Quite why wages are as they are seems to mystify some people. Why isn't it true that the people doing every and all jobs get to live rich and fulfilling working lives? The answer being, well, let one of those who stands around gape mouthed in amazement at the workings of markets take up the story:
Aqueue was already forming by the time Isaac Oti turned up for work before dawn that May morning. He came back a couple of hours later and – “boom!” People were spilling out of Queen Mary college, past the gates, past the engineering faculty. They were standing out on the road three or four deep, almost reaching the tube station.
“It was crazy.” Even 10 years later, Oti’s eyes shine at the memory. “CRAZY!”
Those excited masses were not lining up for a house, the latest iPhone or a glimpse of Beyoncé. They were waiting for the chance to be a cleaner at Queen Mary University of London (QMUL).
This was pre-crash, pre-Brexit London, in its days of pomp and prosecco, those days when it felt like you could score some kind of job in the capital just by leaving the house. One solitary post on the small-ads website Gumtree had drawn this huge crowd to the East End – for cleaning jobs. But these positions were no ordinary cleaning jobs. They were what Oti calls “gold standard”. The lucky few successful applicants would start on the London living wage; at a full 30% above the minimum wage. Equivalent positions paying that rate were rarer than hen’s teeth. Not only that, but rather than working for some cowboy contractor, they’d be university staff – earning a decent pension, good holidays and sick pay.

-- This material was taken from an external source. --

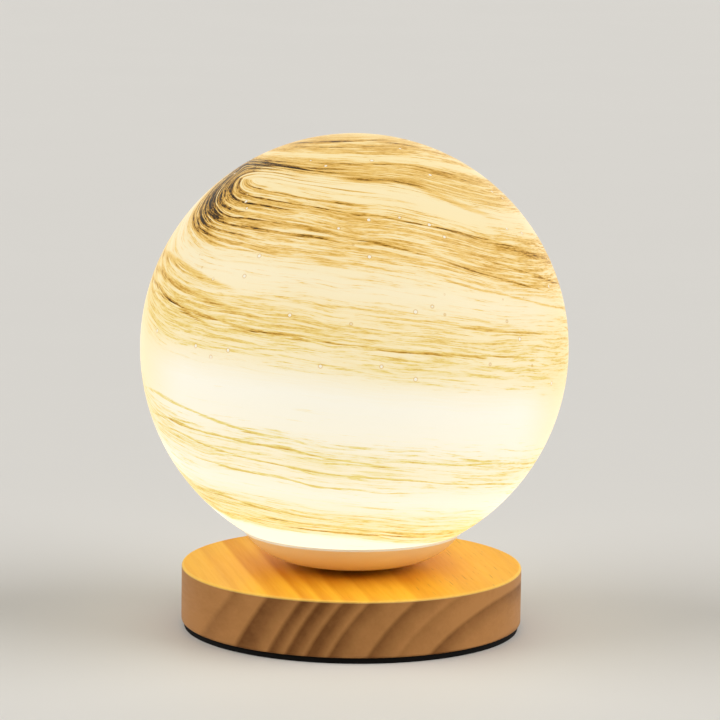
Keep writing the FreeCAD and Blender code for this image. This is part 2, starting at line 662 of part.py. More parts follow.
def make_board():
    body = new_body("driver_board")
    place(body, z=BOARD_BOTTOM)
    plan = new_sketch(body, "BoardPlan")
    draw_rectangle(plan, "-board_width / 2", "board_width / 2", BOARD_FRONT, BOARD_BACK)
    pad(body, plan, "board_thickness")
    holes = new_sketch(body, "BoardHoles")
    for x, y in SPACER_PLACES:
        draw_circle(holes, x, y, "board_screw_radius + screw_clearance")
    pocket(body, holes)

    spacers = []
    for turn, (x, y) in enumerate(SPACER_PLACES):
        outside = cylinder(f"Spacer{turn}", "spacer_radius", "spacer_height", x, y, BOARD_TOP)
        bore = cylinder(f"SpacerBore{turn}", "board_screw_radius + screw_clearance", "spacer_height",
                        x, y, BOARD_TOP)
        spacers.append(cut(f"SpacerTube{turn}", outside, bore))
    heads = [(x, y, BOARD_BOTTOM) for x, y in SPACER_PLACES]
    length = "board_thickness + spacer_height + board_screw_grip"
    fasteners = screws("board_screws", "board_screw", length, heads, "down")
    return [body, group("board_spacers", spacers), fasteners]


def make_driver_parts():
    coil = new_body("power_inductor")
    first_row = f"({BOARD_FRONT} + first_row_share * {PARTS_LENGTH})"
    place(coil, "-parts_row_side", first_row, BOARD_TOP)
    plan = new_sketch(coil, "CoilPlan")
    draw_rounded_rectangle(plan, "0", "0", "coil_side", "coil_side", "coil_edge_round")
    pad(coil, plan, "coil_height")

    chip = box("driver_chip", "chip_side", "chip_side", "driver_chip_height",
               "parts_row_side", f"{first_row} - chip_side / 2", BOARD_TOP)

    capacitors = []
    places = (("parts_row_side", "second_row_share"), ("-parts_row_side", "third_row_share"))
    for turn, (x, share) in enumerate(places):
        y = f"{BOARD_FRONT} + {share} * {PARTS_LENGTH}"
        foot = box(f"CapacitorFoot{turn}", "2 * capacitor_radius", "2 * capacitor_radius", "capacitor_foot",
                   x, f"{y} - capacitor_radius", BOARD_TOP)
        can = cylinder(f"CapacitorCan{turn}", "capacitor_radius", "capacitor_height", x, y, BOARD_TOP)
        capacitors.append(join(f"Capacitor{turn}", [foot, can]))
    return [coil, chip, group("smoothing_capacitors", capacitors)]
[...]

Add in those benefits and a reasonable guess is that those jobs were paying 60% above market wages for those cleaning jobs.
Meaning that the students - in our loan financed system - are having to pay more for their education than if the cleaners were being paid the market rate. Or in a tax financed system, the taxpayers would be fleeced even more to pay for it all. Making things more expensive isn't quite the way to raise living standards now, is it?
But there's more to it than that. Note the entire missing of the more basic point about why we use markets and prices in the first place. We desire to arrive at the market clearing price for whatever it is. Here, the price at which the desired amount of cleaning takes place, all those who desire to clean for a living being able to do so. That's what the market clearing price actually means, that we're matching supply with demand.
Which is, of course, why we use markets and the price system more generally. Because if we don't, as here, then prices and market clearing still happen, we've just replaced the clarity of money with the miasmic effects of queues. This is not an improvement in matters as the Venezuelans trying to use the supermarket have found out.
We positively desire employers to pay market prices as wages just as we want all markets to clear. Because the systems which don't are worse.